In explaining this standard, the federal drafters quoted Dean Ladd: "There is no more certain test for determining when experts may be used than the common sense inquiry whether the untrained layman would be qualified to determine intelligently and to the best possible degree the particular issue without enlightenment from those having a specialized understanding of the subject involved in the dispute."6 Rule 702 is also consistent with Wigmore's formulation of the test for expert testimony: "On this subject can a jury receive from this person appreciable help?"7

Rule 702's helpfulness standard is a more liberal formulation of the subject matter requirement than that found in many common-law opinions. The common law often phrased the requirement as whether the subject was beyond the comprehension ("ken") of lay persons.8 In short, Rule 702 rejects "necessity" as the appropriate test.9 The overlap between lay and expert testimony is discussed in the previous chapter.

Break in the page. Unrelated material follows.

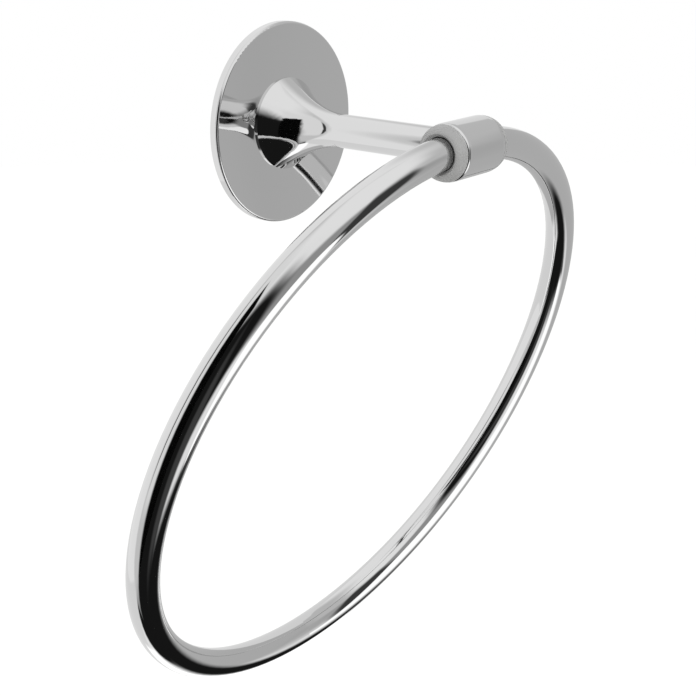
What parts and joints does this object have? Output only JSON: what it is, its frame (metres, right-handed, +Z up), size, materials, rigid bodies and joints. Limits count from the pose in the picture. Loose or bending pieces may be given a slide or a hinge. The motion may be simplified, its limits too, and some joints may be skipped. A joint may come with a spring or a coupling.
{
  "type": "towel ring",
  "caption": "Round towel ring that swings in a short barrel at the end of a flared post, held on the wall by a round plate.",
  "frame": {"origin": "centre of the wall plate's back, on the wall plane", "axes": "+Z up, the post stands out of the wall along -Y, and the ring's barrel lies along X"},
  "size_m": [0.1994, 0.0773, 0.2135],
  "materials": {
    "polished_chrome": "chrome plated brass, polished to a mirror",
    "cast_zinc": "as-cast zinc alloy, dull",
    "screw_steel": "plain stainless steel",
    "grey_acetal": "moulded acetal, satin",
    "white_nylon": "moulded nylon"
  },
  "bodies": {
    "wall_mount": {"wall_plate": "polished_chrome", "mounting_bracket": "cast_zinc", "post": "polished_chrome", "grub_screw": "screw_steel", "barrel": "polished_chrome", "left_end_cap": "grey_acetal", "right_end_cap": "grey_acetal", "left_bush": "white_nylon", "right_bush": "white_nylon"},
    "swinging_ring": {"ring": "polished_chrome", "ring_dowel": "screw_steel"}
  },
  "joints": [
    {"name": "ring_swing", "type": "hinge", "parent": "wall_mount", "child": "swinging_ring", "pos_m": [0, -0.069, 0], "axis": [-1, 0, 0], "range_deg": [0, 219.5]}
  ]
}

There are some controversial issues here. For example, at one time virtually all the courts excluded expert testimony concerning the unreliability of eyewitness identifications because "the trustworthiness in general of eyewitness observations [is] not beyond the ken of the jurors."10 In State v. Chappie,11 however, the Arizona Supreme Court ruled that the trial judge erred in excluding such testimony. According to the court,

[e]ven assuming that jurors of ordinary education need no expert testimony to enlighten them to the danger of eyewitness identification, the offer of proof indicated that [the expert's] testimony would have informed the jury that there are many specific variables which affect the accuracy of identification and which apply to the facts of this case.12

These variables may include risks associated with cross-racial identifications, unconscious transference, the weak correlation between witness confidence and accuracy, and other factors.13

In contrast, police officer testimony on modus operandi was readily accepted. Testimony by police experts on the m.o. of various types of crimes, such as counterfeiting,14 bookmaking,15 pickpocketing,16 fraud,17 organized crime,18 and gang-related crimes,19 has been admitted. The most frequent use of this type of testimony involves drug trafficking. Expert testimony has been introduced on the operation of clandestine laboratories,20 the street value of drugs,21 the quantity of drugs that is consistent with distribution rather than personal use,22 strategies of deception,23 and other aspects of the drug trade.24 In addition, expert testimony on various tools of the drug trade, including beepers,25 code words,26 weapons,27 duct tape,28 and the like,29 has similarly been accepted.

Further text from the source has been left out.